Exercise brief
Reproduce exactly the section that begins at the line containing "# The ring sits" and ends at the line containing "for body, members", both lines included; omit all other lines.

(Stored items from a collection)
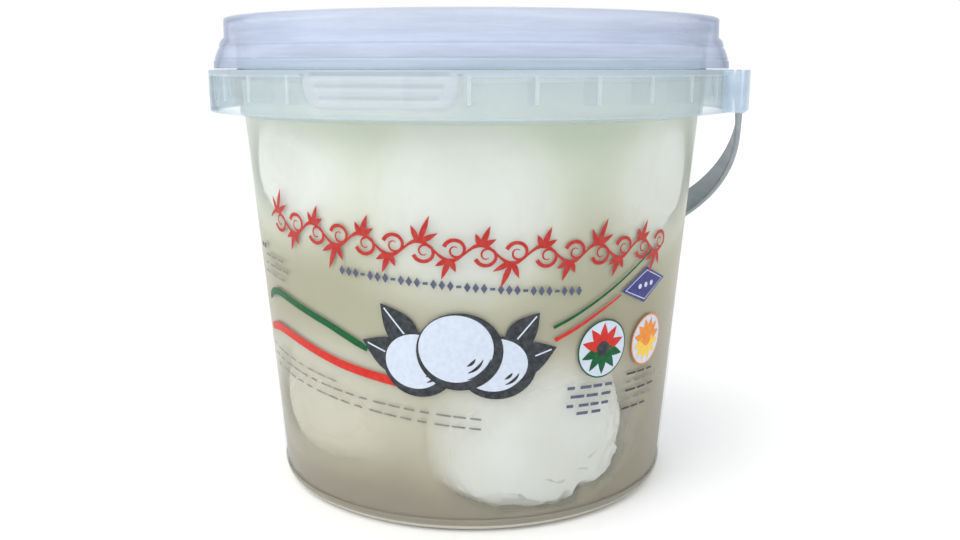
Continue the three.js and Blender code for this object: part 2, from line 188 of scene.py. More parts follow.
class Look:
    """A Principled material with procedural nodes."""

    def __init__(self, name, colour, roughness, **sockets):
        self.mat = bpy.data.materials.new(name)
        self.mat.use_nodes = True
        self.tree = self.mat.node_tree
        self.shader = self.tree.nodes["Principled BSDF"]
        self.place = None
        self.set(Base_Color=colour, Roughness=roughness, **sockets)

    def feed(self, socket, value):
        """Links a socket to another one, or gives it a fixed value."""
        if isinstance(value, bpy.types.NodeSocket):
            self.tree.links.new(value, socket)
        elif socket.type == "RGBA" and len(value) == 3:
            socket.default_value = (*value, 1.0)
        else:
            socket.default_value = value

    def set(self, **sockets):
        for name, value in sockets.items():
            self.feed(self.shader.inputs[name.replace("_", " ")], value)

    def node(self, kind, inputs=(), **settings):
        """A node with its settings and with its inputs fed, as (name or number, value) pairs."""
        made = self.tree.nodes.new(kind)
        for name, value in settings.items():
            setattr(made, name, value)
        for key, value in inputs:
            self.feed(made.inputs[key], value)
        return made

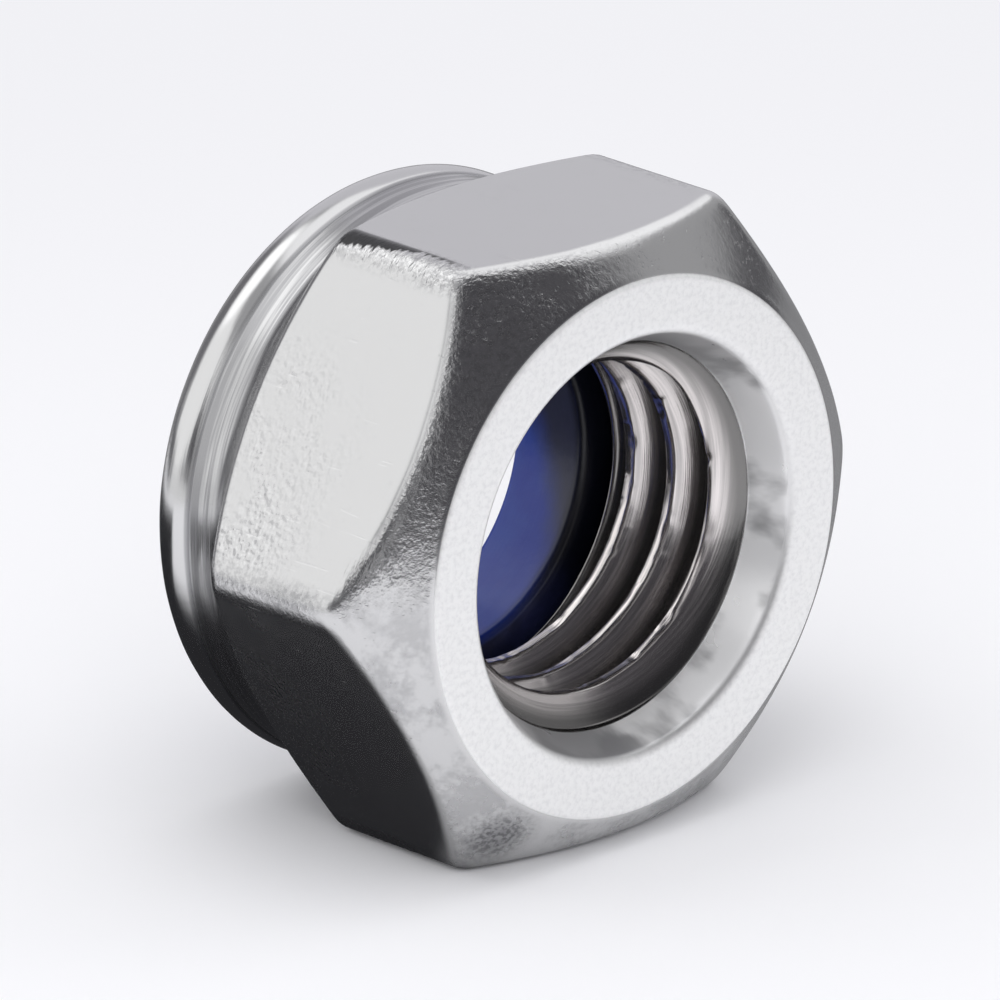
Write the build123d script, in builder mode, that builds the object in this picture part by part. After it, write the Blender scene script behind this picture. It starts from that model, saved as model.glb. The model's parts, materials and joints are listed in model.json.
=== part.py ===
from build123d import *
from build123d.topology import SkipClean
import os
from math import ceil, cos, radians, sin, sqrt, tan

# A prevailing torque nut: a hexagon body with a rolled collar that holds a locking ring.
# Millimetres. The thread axis is Y, the bearing face lies on y = 0 and the collar points to +Y.
# The nut stands on one of its hexagon flats, so +Z is up and two flats face up and down.
# Heights are distances from the bearing face along the axis.

# Thread, right-handed, 60 degree form
thread_diameter = 12.0
thread_pitch = 1.75
root_clearance = 0.03
boring_allowance = 0.15
groove_start_height = 0.6
groove_overreach = 0.2

# Mouth of the bore in the bearing face: rounded edge, steep entry cone, short lead-in cone
mouth_overhang = 0.6
mouth_edge_radius = 0.4
entry_depth = 1.45
entry_half_angle = 22.5
lead_in_half_angle = 60.0

# Hexagon and its two end chamfers, whose angles are measured from the bearing face
across_flats = 19.0
hexagon_corner_radius = 1.0
bearing_ring_width = 1.7
bottom_chamfer_angle = 38.0
top_chamfer_angle = 33.0
flat_top_height = 8.05

# Collar: a neck just inside the flats, with a lip that bulges out and is rolled in over the ring
neck_inset = 0.375
neck_fillet_radius = 1.1
lip_inset = 0.25
lip_roll_radius = 1.25
lip_height = 1.15
lip_reach = 0.95
lip_nose_height = 0.35

# Pocket in the collar: its floor is a little below the top of the flats
seat_drop = 0.55
seat_width = 0.85
run_out_depth = 1.3

# Locking ring in the pocket
insert_thickness = 3.0
insert_width = 2.1
insert_bore_allowance = 0.1
insert_edge_radius = 0.25
insert_side_clearance = 0.05
insert_top_clearance = 0.05

# Worked out from the sizes above: the thread and the mouth
triangle_height = thread_pitch * cos(radians(30))
minor_radius = thread_diameter / 2 - 5 / 8 * triangle_height
pilot_radius = minor_radius - boring_allowance
groove_depth = thread_diameter / 2 + root_clearance - minor_radius
groove_root_half_width = thread_pitch / 16
groove_mouth_half_width = groove_root_half_width + (groove_depth + groove_overreach) * tan(radians(30))
mouth_radius = thread_diameter / 2 + mouth_overhang
entry_end_radius = mouth_radius - entry_depth * tan(radians(entry_half_angle))
lead_in_length = (entry_end_radius - pilot_radius) / tan(radians(lead_in_half_angle))

# Worked out: the outside of the body
corner_reach = across_flats / 2 / cos(radians(30))
bearing_face_radius = mouth_radius + bearing_ring_width
bottom_chamfer_height = (corner_reach - bearing_face_radius) * tan(radians(bottom_chamfer_angle))
top_chamfer_drop = (corner_reach - across_flats / 2) * tan(radians(top_chamfer_angle))
neck_radius = across_flats / 2 - neck_inset
neck_base_height = flat_top_height + neck_inset * tan(radians(top_chamfer_angle))

# Worked out: the ring round the bore, and its pocket, with a cone below where the thread runs out
insert_bore_radius = minor_radius + insert_bore_allowance
insert_radius = insert_bore_radius + insert_width
pocket_radius = insert_radius + insert_side_clearance
seat_height = flat_top_height - seat_drop
seat_inner_radius = pocket_radius - seat_width
run_out_slope = run_out_depth / (seat_inner_radius - minor_radius)
run_out_length = (seat_inner_radius - pilot_radius) * run_out_slope
groove_turns = ceil((seat_height + groove_root_half_width - groove_start_height) / thread_pitch)

# Worked out: the lip, a quarter round outside that runs in over the ring
lip_underside_height = seat_height + insert_thickness + insert_top_clearance
nut_height = lip_underside_height + lip_height
lip_opening_radius = pocket_radius - lip_reach
crown_radius = across_flats / 2 - lip_inset - lip_roll_radius
roll_centre_height = nut_height - lip_roll_radius
neck_top_height = roll_centre_height - sqrt(lip_roll_radius**2 - (neck_radius - crown_radius) ** 2)
roll_middle = (
    crown_radius + lip_roll_radius * cos(radians(45)),
    roll_centre_height + lip_roll_radius * sin(radians(45)),
)

os.makedirs("parts", exist_ok=True)

# A quarter of the bore at the thread's minor diameter
with BuildPart(Plane.XZ) as bore_quarter:
    Cylinder(minor_radius, seat_height, arc_size=90, align=(Align.NONE, Align.NONE, Align.MAX))

# One turn of the thread groove, whose section lies in a plane through the axis
with BuildPart() as groove_turn:
    with BuildLine() as groove_path:
        helix = Helix(thread_pitch, thread_pitch, minor_radius, (0, groove_start_height, 0), (0, 1, 0))
    outward = Vector((helix @ 0).X, 0, (helix @ 0).Z).normalized()
    with BuildSketch(Plane(helix @ 0, x_dir=outward, z_dir=outward.cross(Vector(0, 1, 0)))):
        with BuildLine():
            Polyline(
                (-groove_overreach, -groove_mouth_half_width),
                (groove_depth, -groove_root_half_width),
                (groove_depth, groove_root_half_width),
                (-groove_overreach, groove_mouth_half_width),
                close=True,
            )
        make_face()
    sweep(path=groove_path.wires()[0], is_frenet=True)

# The steel body, forged, bored and rolled from one piece
with BuildPart() as nut_body:
    # The section is turned about the thread axis: x is the radius and y the height
    with BuildSketch(Plane.XY) as section:
        with BuildLine():
            outside = Polyline(
                (mouth_radius, 0),
                (bearing_face_radius, 0),
                (corner_reach, bottom_chamfer_height),
                (corner_reach, flat_top_height - top_chamfer_drop),
                (neck_radius, neck_base_height),
                (neck_radius, neck_top_height),
            )
            roll = ThreePointArc(outside @ 1, roll_middle, (crown_radius, nut_height))
            crown = TangentArc(
                roll @ 1,
                (lip_opening_radius, lip_underside_height + lip_nose_height),
                tangent=(-1, 0),
            )
            Polyline(
                crown @ 1,
                (lip_opening_radius, lip_underside_height),
                (pocket_radius, lip_underside_height),
                (pocket_radius, seat_height),
                (seat_inner_radius, seat_height),
                (pilot_radius, seat_height - run_out_length),
                (pilot_radius, entry_depth + lead_in_length),
                (entry_end_radius, entry_depth),
                (mouth_radius, 0),
            )
        make_face()
        mouth_corner = section.vertices().sort_by_distance((mouth_radius, 0))[0]
        fillet(mouth_corner, mouth_edge_radius)
        neck_corner = section.vertices().sort_by_distance((neck_radius, neck_base_height))[0]
        fillet(neck_corner, neck_fillet_radius)
    revolve(axis=Axis.Y)

    # Six flats, with two of them level
    with BuildSketch(Plane.XZ) as hexagon:
        RegularPolygon(across_flats / 2, 6, major_radius=False)
        fillet(hexagon.vertices(), hexagon_corner_radius)
    extrude(amount=-nut_height, mode=Mode.INTERSECT)

    # The pilot hole is opened to the minor diameter and the groove is cut turn by turn, from the open
    # mouth to the open pocket. The quarter walls aren't joined, so that each crest face stays short.
    with SkipClean():
        with Locations(*[Location((0, 0, 0), (0, 90 * quarter, 0)) for quarter in range(4)]):
            add(bore_quarter.part, mode=Mode.SUBTRACT, clean=False)
        with Locations(*[(0, turn * thread_pitch, 0) for turn in range(groove_turns)]):
            add(groove_turn.part, mode=Mode.SUBTRACT, clean=False)

# The ring sits on the floor of the pocket, under the lip
with BuildPart() as nylon_insert:
    with BuildSketch(Plane.XZ.offset(-seat_height)):
        Circle(insert_radius)
        Circle(insert_bore_radius, mode=Mode.SUBTRACT)
    extrude(amount=-insert_thickness)
    fillet(nylon_insert.edges().filter_by(GeomType.CIRCLE), insert_edge_radius)

nut_body.part.label = "nut_body"
export_step(nut_body.part, "parts/nut_body.step")
nylon_insert.part.label = "nylon_insert"
export_step(nylon_insert.part, "parts/nylon_insert.step")
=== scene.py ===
import json
import math

import bmesh
import bpy
from mathutils import Matrix, Vector, noise

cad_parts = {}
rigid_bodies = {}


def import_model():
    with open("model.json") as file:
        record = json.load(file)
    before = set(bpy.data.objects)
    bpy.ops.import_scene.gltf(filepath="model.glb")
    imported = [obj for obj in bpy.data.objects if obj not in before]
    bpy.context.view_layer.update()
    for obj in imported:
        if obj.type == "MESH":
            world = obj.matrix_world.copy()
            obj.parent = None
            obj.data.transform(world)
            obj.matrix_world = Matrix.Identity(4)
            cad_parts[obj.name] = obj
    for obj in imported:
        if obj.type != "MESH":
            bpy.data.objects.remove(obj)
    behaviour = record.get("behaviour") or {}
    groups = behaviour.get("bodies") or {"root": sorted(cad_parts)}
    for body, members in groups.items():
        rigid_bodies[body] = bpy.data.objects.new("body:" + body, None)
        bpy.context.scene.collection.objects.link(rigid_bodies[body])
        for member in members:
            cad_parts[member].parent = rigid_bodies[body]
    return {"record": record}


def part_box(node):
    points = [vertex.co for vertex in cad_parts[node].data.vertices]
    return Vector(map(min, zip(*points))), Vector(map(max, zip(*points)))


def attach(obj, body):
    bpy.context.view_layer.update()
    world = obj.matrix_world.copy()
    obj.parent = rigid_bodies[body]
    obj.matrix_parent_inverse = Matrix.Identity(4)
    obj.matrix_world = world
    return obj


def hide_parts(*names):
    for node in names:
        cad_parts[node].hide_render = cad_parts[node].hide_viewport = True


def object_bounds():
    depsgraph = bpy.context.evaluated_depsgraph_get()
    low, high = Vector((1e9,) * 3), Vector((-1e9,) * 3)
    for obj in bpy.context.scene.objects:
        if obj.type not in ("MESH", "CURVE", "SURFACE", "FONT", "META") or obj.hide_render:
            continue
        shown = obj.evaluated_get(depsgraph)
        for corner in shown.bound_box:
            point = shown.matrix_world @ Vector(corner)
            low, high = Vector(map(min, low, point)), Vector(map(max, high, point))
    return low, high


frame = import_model()
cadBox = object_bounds()

# Pieces are drawn in millimetres, with the thread axis along Y and the bearing face at y = 0
metresPerMillimetre = 0.001
weldDistance = 0.0005
cutTolerance = 0.0001
mounts = {mount["name"]: mount for mount in frame["record"]["mounts"]}
nutBox = [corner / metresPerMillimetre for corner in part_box("nut_body")]
ringBox = [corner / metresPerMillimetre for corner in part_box("nylon_insert")]
print("frame read")


# Mesh helpers

class Pen:
    # Draws the wire of a section in the XY plane, where x is the radius and y the height
    def __init__(self, bm, radius, height):
        self.bm = bm
        self.tip = bm.verts.new((radius, height, 0))
        self.wire = [self.tip]

    def line(self, radius, height, pieces=1):
        start, end = self.tip.co.copy(), Vector((radius, height, 0))
        for number in range(pieces):
            grown = bmesh.ops.extrude_vert_indiv(self.bm, verts=[self.tip])
            self.tip = grown["verts"][0]
            self.tip.co = start.lerp(end, (number + 1) / pieces)
            self.wire += grown["verts"] + grown["edges"]

    def arc(self, centreRadius, centreHeight, degrees, steps):
        turned = bmesh.ops.spin(
            self.bm, geom=[self.tip], cent=(centreRadius, centreHeight, 0), axis=(0, 0, 1),
            dvec=(0, 0, 0), angle=math.radians(degrees), steps=steps, use_duplicate=False,
        )
        self.tip = [item for item in turned["geom_last"] if isinstance(item, bmesh.types.BMVert)][0]
        self.wire = list(self.bm.verts) + [edge for edge in self.bm.edges if not edge.link_faces]

    def turn(self, steps, rise=0.0):
        # One sixth is spun and then copied round, which is quicker than one long spin
        sixth = math.tau / 6
        bmesh.ops.spin(
            self.bm, geom=self.wire, cent=(0, 0, 0), axis=(0, 1, 0), dvec=(0, rise / steps, 0),
            angle=sixth, steps=steps // 6, use_duplicate=False,
        )
        first = list(self.bm.verts) + list(self.bm.edges) + list(self.bm.faces)
        for number in range(1, 6):
            copied = bmesh.ops.duplicate(self.bm, geom=first)["geom"]
            verts = [item for item in copied if isinstance(item, bmesh.types.BMVert)]
            turned = Matrix.Rotation(sixth * number, 3, "Y")
            bmesh.ops.rotate(self.bm, verts=verts, cent=(0, 0, 0), matrix=turned)
            bmesh.ops.translate(self.bm, verts=verts, vec=(0, rise * number / 6, 0))
        bmesh.ops.remove_doubles(self.bm, verts=self.bm.verts, dist=weldDistance)


def slope(degrees):
    return math.tan(math.radians(degrees))


def smoothLeast(first, second, width):
    # The smaller of two radii, with the edge between them rounded over the width
    overlap = max(width - abs(first - second), 0) / width
    return min(first, second) - overlap * overlap * width / 4


def smoothMost(first, second, width):
    return -smoothLeast(-first, -second, width)


def radiusOf(vert):
    return math.hypot(vert.co.x, vert.co.z)


def setRadius(vert, radius):
    scale = radius / radiusOf(vert)
    vert.co.x *= scale
    vert.co.z *= scale


def ripple(place, size, seed):
    # Smooth noise from about -1 to 1 whose lumps are as wide as the size
    return noise.noise(place / size + Vector((seed, seed, seed)))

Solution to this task
# The ring sits on the floor of the pocket, under the lip
with BuildPart() as nylon_insert:
    with BuildSketch(Plane.XZ.offset(-seat_height)):
        Circle(insert_radius)
        Circle(insert_bore_radius, mode=Mode.SUBTRACT)
    extrude(amount=-insert_thickness)
    fillet(nylon_insert.edges().filter_by(GeomType.CIRCLE), insert_edge_radius)

nut_body.part.label = "nut_body"
export_step(nut_body.part, "parts/nut_body.step")
nylon_insert.part.label = "nylon_insert"
export_step(nylon_insert.part, "parts/nylon_insert.step")
=== scene.py ===
import json
import math

import bmesh
import bpy
from mathutils import Matrix, Vector, noise

cad_parts = {}
rigid_bodies = {}


def import_model():
    with open("model.json") as file:
        record = json.load(file)
    before = set(bpy.data.objects)
    bpy.ops.import_scene.gltf(filepath="model.glb")
    imported = [obj for obj in bpy.data.objects if obj not in before]
    bpy.context.view_layer.update()
    for obj in imported:
        if obj.type == "MESH":
            world = obj.matrix_world.copy()
            obj.parent = None
            obj.data.transform(world)
            obj.matrix_world = Matrix.Identity(4)
            cad_parts[obj.name] = obj
    for obj in imported:
        if obj.type != "MESH":
            bpy.data.objects.remove(obj)
    behaviour = record.get("behaviour") or {}
    groups = behaviour.get("bodies") or {"root": sorted(cad_parts)}
    for body, members in groups.items():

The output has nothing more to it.